start SOURCE RECORDS

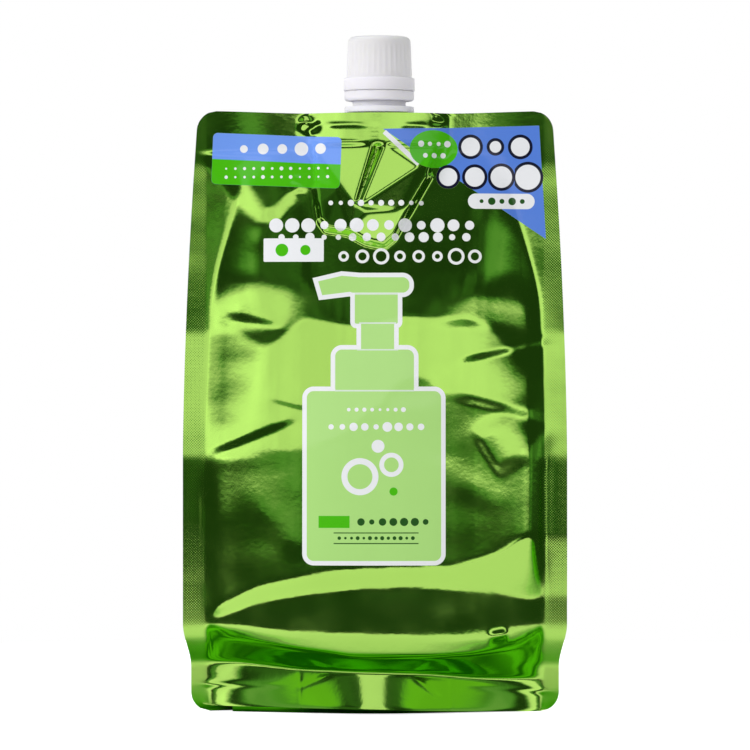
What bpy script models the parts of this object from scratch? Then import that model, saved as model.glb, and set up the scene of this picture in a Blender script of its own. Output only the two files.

end SOURCE RECORDS
start SOURCE RECORDS

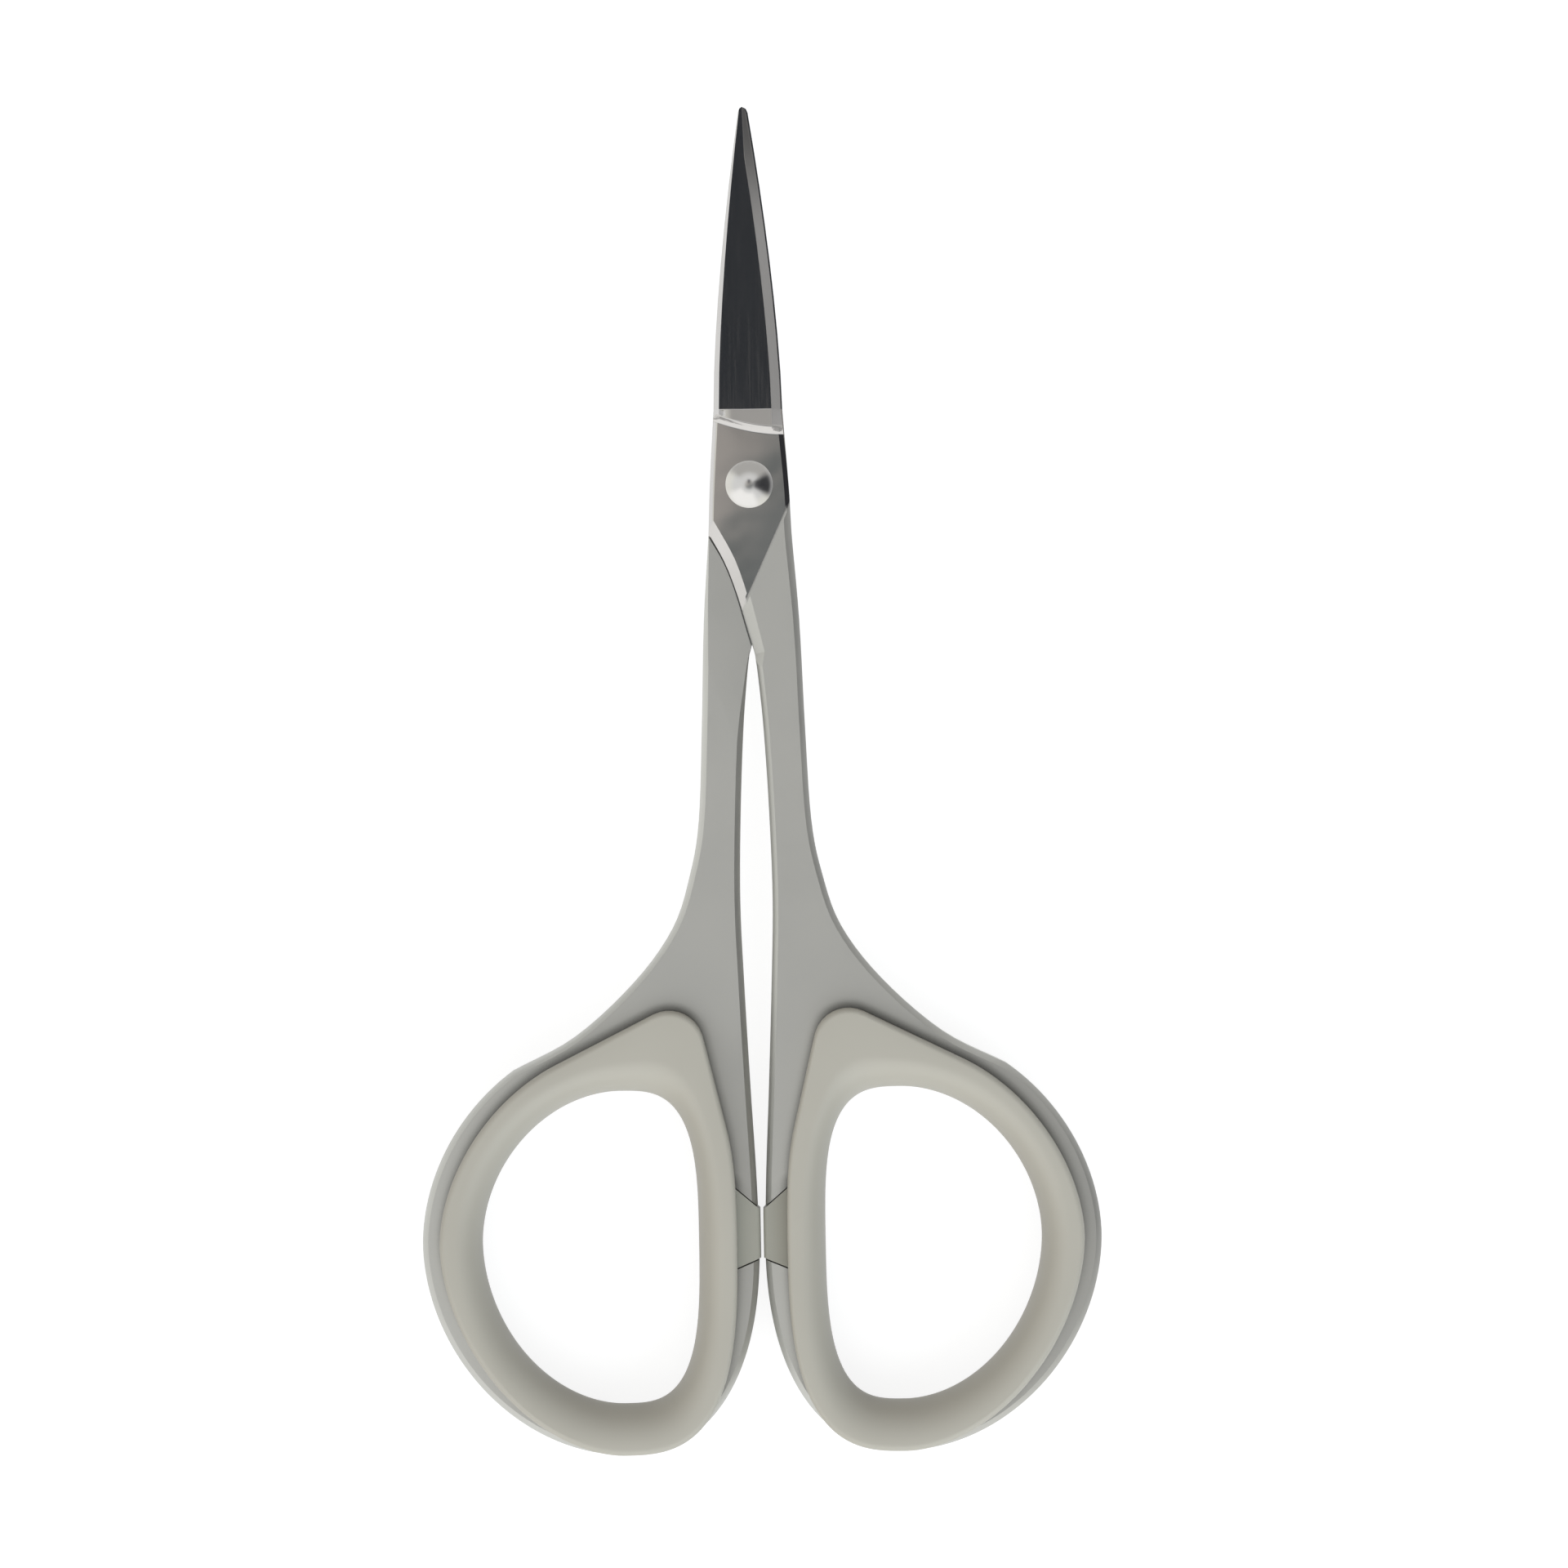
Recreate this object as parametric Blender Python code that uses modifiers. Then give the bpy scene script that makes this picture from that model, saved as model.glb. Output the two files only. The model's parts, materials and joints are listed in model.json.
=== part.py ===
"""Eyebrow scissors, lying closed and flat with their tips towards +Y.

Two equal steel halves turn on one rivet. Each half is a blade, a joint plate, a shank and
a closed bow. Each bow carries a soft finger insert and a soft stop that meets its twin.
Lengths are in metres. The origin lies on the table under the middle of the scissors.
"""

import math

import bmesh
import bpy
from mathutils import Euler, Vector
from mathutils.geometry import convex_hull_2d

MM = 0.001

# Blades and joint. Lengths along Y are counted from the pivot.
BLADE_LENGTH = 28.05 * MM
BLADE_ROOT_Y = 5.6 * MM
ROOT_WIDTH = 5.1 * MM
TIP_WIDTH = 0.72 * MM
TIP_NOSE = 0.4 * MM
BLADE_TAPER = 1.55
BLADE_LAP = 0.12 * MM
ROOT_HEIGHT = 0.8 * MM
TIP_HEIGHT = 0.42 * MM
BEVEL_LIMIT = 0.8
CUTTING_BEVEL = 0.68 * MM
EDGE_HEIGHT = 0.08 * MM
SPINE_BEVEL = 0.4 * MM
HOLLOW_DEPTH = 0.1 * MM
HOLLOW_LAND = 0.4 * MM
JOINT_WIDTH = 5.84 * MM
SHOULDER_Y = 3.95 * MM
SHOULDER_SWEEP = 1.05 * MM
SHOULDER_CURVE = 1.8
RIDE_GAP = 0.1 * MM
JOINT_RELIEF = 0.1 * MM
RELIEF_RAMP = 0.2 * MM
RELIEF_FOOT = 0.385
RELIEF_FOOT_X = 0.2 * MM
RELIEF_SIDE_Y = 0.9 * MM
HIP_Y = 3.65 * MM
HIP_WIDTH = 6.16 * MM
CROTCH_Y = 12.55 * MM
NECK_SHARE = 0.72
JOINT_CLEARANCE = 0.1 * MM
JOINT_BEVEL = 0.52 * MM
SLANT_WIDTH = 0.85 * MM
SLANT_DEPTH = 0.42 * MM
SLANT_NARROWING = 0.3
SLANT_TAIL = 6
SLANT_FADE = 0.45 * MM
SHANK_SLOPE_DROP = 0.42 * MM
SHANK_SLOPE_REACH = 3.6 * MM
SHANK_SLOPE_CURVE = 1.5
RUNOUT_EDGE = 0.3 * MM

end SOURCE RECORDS
start SOURCE RECORDS

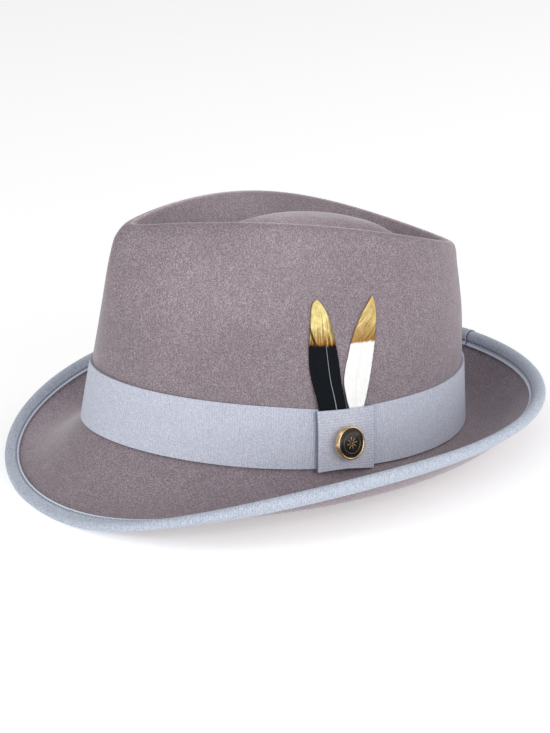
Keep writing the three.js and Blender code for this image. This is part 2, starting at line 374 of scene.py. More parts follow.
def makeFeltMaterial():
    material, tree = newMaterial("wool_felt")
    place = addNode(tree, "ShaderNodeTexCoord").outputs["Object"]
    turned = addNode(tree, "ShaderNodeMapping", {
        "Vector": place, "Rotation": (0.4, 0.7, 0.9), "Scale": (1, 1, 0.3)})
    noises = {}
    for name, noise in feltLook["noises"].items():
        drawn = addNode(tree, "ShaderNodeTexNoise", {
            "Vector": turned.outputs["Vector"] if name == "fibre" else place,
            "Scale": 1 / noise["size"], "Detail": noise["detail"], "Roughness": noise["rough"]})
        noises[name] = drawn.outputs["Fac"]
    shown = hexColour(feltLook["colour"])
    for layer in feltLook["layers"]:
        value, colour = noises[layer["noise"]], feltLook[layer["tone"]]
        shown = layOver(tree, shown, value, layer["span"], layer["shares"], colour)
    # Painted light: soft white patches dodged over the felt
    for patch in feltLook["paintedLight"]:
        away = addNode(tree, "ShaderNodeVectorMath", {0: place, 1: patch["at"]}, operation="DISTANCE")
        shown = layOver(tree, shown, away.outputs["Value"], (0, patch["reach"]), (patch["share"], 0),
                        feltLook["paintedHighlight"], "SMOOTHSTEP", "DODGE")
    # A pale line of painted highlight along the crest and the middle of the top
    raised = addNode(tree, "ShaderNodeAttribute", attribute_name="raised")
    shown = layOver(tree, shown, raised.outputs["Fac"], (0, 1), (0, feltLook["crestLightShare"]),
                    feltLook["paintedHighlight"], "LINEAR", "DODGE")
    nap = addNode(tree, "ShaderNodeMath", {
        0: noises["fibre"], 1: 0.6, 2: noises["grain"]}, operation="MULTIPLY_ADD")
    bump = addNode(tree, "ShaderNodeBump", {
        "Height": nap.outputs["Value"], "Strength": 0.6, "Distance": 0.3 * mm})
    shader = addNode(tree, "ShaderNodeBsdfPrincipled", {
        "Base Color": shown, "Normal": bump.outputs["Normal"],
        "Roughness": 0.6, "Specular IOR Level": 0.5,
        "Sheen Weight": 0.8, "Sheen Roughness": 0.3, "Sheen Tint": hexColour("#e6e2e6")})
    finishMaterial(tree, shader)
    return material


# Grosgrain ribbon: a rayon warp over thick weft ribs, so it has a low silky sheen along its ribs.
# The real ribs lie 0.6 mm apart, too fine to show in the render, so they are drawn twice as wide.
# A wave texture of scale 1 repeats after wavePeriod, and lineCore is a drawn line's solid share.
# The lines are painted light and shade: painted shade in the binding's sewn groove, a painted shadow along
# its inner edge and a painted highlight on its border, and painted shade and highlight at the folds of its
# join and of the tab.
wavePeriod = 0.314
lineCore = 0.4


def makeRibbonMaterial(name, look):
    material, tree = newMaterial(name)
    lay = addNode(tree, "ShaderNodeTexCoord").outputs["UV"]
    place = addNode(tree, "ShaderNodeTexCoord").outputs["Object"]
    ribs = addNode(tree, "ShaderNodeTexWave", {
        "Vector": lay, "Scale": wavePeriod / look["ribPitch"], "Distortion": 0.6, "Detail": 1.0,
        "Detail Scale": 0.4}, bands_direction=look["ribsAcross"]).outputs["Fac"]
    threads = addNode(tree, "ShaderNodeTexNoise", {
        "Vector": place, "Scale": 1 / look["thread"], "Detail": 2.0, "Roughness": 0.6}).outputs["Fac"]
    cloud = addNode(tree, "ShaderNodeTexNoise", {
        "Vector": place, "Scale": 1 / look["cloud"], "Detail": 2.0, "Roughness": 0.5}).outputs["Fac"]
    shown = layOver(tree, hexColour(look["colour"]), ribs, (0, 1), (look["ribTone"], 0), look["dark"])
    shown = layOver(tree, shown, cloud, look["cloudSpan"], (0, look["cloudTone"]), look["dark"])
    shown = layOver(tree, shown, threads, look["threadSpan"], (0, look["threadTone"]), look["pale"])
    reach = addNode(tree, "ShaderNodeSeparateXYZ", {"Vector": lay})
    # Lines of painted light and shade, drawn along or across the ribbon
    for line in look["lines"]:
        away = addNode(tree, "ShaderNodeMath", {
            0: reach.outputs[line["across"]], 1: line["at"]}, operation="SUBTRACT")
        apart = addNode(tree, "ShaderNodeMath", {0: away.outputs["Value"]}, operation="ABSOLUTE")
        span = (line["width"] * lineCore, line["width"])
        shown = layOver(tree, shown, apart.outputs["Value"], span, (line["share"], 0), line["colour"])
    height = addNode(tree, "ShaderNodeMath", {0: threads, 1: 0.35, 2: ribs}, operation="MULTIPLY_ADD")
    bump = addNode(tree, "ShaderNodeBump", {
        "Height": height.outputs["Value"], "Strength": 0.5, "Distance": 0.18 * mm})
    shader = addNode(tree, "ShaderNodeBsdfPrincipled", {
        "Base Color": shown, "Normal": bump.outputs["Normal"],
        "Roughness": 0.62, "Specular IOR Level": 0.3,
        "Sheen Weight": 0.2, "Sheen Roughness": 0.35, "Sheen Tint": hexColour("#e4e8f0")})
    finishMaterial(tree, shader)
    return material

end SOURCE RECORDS

Lines that hold the word "picture" are the ones to return, every one of them.

What bpy script models the parts of this object from scratch? Then import that model, saved as model.glb, and set up the scene of this picture in a Blender script of its own. Output only the two files.
Recreate this object as parametric Blender Python code that uses modifiers. Then give the bpy scene script that makes this picture from that model, saved as model.glb. Output the two files only. The model's parts, materials and joints are listed in model.json.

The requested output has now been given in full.